On Feb. 19, a few days after the TAO’s statement, a Chinese coast guard ship intercepted a Taiwanese tour boat in Kinmen waters and boarded the boat. The incident and TAO’s denial of maritime boundaries alarmed Taiwan. Several Taiwanese scholars pointed out that Beijing’s rhetoric and actions amount to “the CCP’s destruction of the Taiwan Strait status quo” and “intended to promote the territorialization of the Taiwan Strait.” They expect to see more Chinese militarized fishing boats encroach into Taiwan’s waters shortly and set the stage for more of Beijing’s gray zone operations or military aggression.
At the end of last month, National Security Adviser Jake Sullivan claimed that President Joe Biden’s China strategy succeeded because it “reduced tensions and prodded Beijing to engage on issues critical to U.S. interests.” Since Sullivan is known to be in charge of the Biden administration’s foreign policy, his praise of the administration’s China strategy is essentially patting himself on the back.

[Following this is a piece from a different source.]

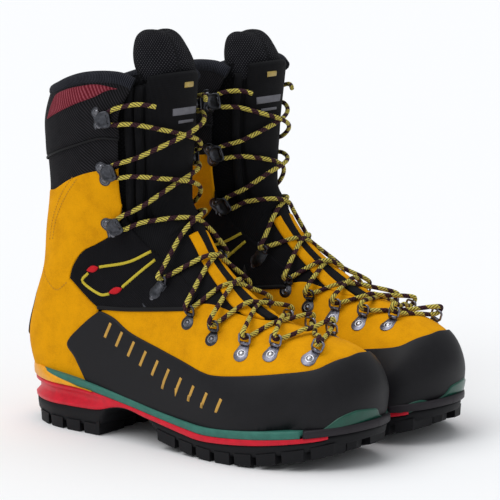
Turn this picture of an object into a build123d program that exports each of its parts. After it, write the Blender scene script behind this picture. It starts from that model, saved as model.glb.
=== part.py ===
"""Pair of insulated mountaineering boots, size about EU 43, right boot modelled and the left one mirrored."""

import math
import os

from build123d import *

# Local frame of the right boot: x forward from the heel, y towards the inner side of the foot, z up.
LENGTH_MIDDLE = 151.3      # x of the middle of the boot, which becomes x = 0 of the pair
HALF_GAP = 62.0            # from the middle of the pair to the heel-toe line of one boot
LEATHER = 2.2              # thickness of the upper
RUBBER = 2.4               # thickness of the rand
LINING_OUT, LINING_IN = -2.4, -8.0
WIDE = 90.0                # half width that every side-view cut reaches

# Upper, as sections seen from the side. Each row: front point x, z; rear point x, z; place of the widest
# point from the rear; half widths outside and inside of the foot; sideways shift at the front and rear;
# roundness of the front half and of the rear half.
SECTIONS = (
    (298.5, 22, 257.5, 23.9, 0.09, 43, 43, 12, 12, 2.1, 6),
    (304, 44, 257.4, 24.6, 0.09, 44, 44, 12, 12, 2.1, 6),
    (304, 62, 257.2, 24.9, 0.08, 44, 44, 12, 12, 2.1, 6),
    (293, 79, 256.8, 25.2, 0.09, 45, 45, 11, 11, 2.15, 6),
    (273, 88, 250, 20, 0.14, 47, 46, 9, 8, 2.2, 6),
    (250, 92, 243, 16, 0.20, 50, 47, 6, 5, 2.1, 6),
    (225, 98, 225, 14, 0.25, 51, 48, 4, 2, 2.0, 6),
    (202, 107, 203, 14, 0.28, 49, 45, 4, 0, 2.0, 6),
    (181, 120, 170, 16, 0.30, 45, 40, 6, -1, 2.0, 6),
    (163, 135, 125, 18, 0.32, 41, 37, 8, -1, 2.0, 6),
    (152, 149, 74, 20, 0.36, 39, 36, 10, 0, 2.0, 5),
    (145, 160, 24, 22, 0.40, 38, 36, 10, 0, 2.1, 4),
    (141, 169, -4, 55, 0.42, 37, 35.5, 10, 0, 2.2, 2.6),
    (138, 178, 0, 90, 0.42, 37, 35.5, 10, 0, 2.2, 2.2),
    (136, 188, 9, 117, 0.43, 38, 37, 10, 0, 2.3, 2.1),
    (135, 200, 13, 147, 0.45, 40, 39, 10, 0, 2.3, 2.1),
    (135, 215, 18, 180, 0.47, 42, 41, 10, 0, 2.3, 2.1),
    (136, 234, 16, 215, 0.47, 44, 43, 10, 0, 2.3, 2.1),
    (138, 258, 17, 240, 0.48, 45, 44, 9, 0, 2.3, 2.1),
    (141, 292, 32, 275, 0.48, 44, 43, 8, 0, 2.3, 2.1),
)


def section_row(place):
    """Row of SECTIONS at any place along the boot, by cubic interpolation."""
    first = max(0, min(len(SECTIONS) - 2, int(place)))
    f = place - first
    rows = [SECTIONS[max(0, min(len(SECTIONS) - 1, first + k))] for k in (-1, 0, 1, 2)]
    weights = (
        (-f + 2 * f**2 - f**3) / 2,
        (2 - 5 * f**2 + 3 * f**3) / 2,
        (f + 4 * f**2 - 3 * f**3) / 2,
        (-(f**2) + f**3) / 2,
    )
    return [sum(w * value for w, value in zip(weights, column)) for column in zip(*rows)]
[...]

He sounds both arrogant and delusional. Let’s not forget that eight days after Sullivan said the Middle East was “quiet,” on Oct. 7, 2023, Hamas launched the worst terrorist attack against Israel, and Israel has been in a war to defend itself since. Therefore, when Sullivan is so sure of the brilliance of his China strategy, all of us, particularly people in Taiwan, should be very concerned about what China’s subsequent aggression will be.